1956 · Michael Anderson

A reading · through the lens of theory

Anderson's 1984 operates as a thriller whose engine has been sabotaged before the first frame: Winston Smith acts — the diary, the affair, the contact with what he imagines is resistance — but the film sustains the terrible dramatic irony that the Party has anticipated every move. This is the crisis of the action-image in its most systematic form, not the post-war paralysis of a shell-shocked bystander but something more deliberate: a world in which sensory-motor agency has been administratively abolished, where rebellion is itself a function of the apparatus it imagines it opposes. Anderson renders this impossibility through a visual language borrowed from film noir: C. Pennington-Richards's high-contrast monochrome fills Airstrip One with hard shadow and institutional grey, the rubble of Blitz-damaged London pressed into service as architectural fatalism, and Edmond O'Brien moves through it as the doomed protagonist the genre requires — except that here there is no femme fatale to shoulder the blame, only a state that has absorbed that destructive function entirely.

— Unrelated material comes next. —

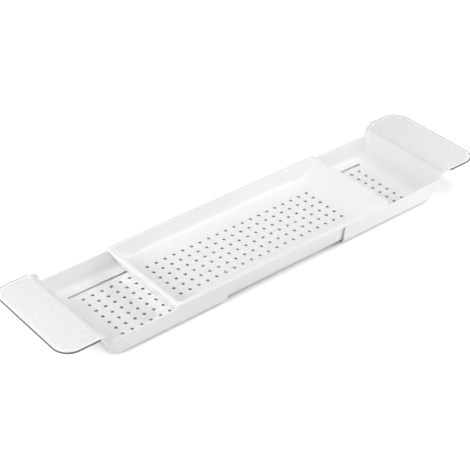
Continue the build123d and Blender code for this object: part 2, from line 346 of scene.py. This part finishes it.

The film's controlling figure, however, belongs to the gaze: the telescreen, always present and always potentially live, converts privacy into performance and makes Winston's interiority an illusion from the first moment it is named. Shot after shot implies the possibility of being watched from within the frame, positioning the viewer uncomfortably close to the surveillance apparatus itself. The lineage runs directly to Fritz Lang's M (1931), whose depiction of a whole society mobilized into mutual watching — neighbors, citizens, criminals all turned informers — Anderson inherits and scales into something totalizing and inescapable, less a social panic than a permanent operating condition.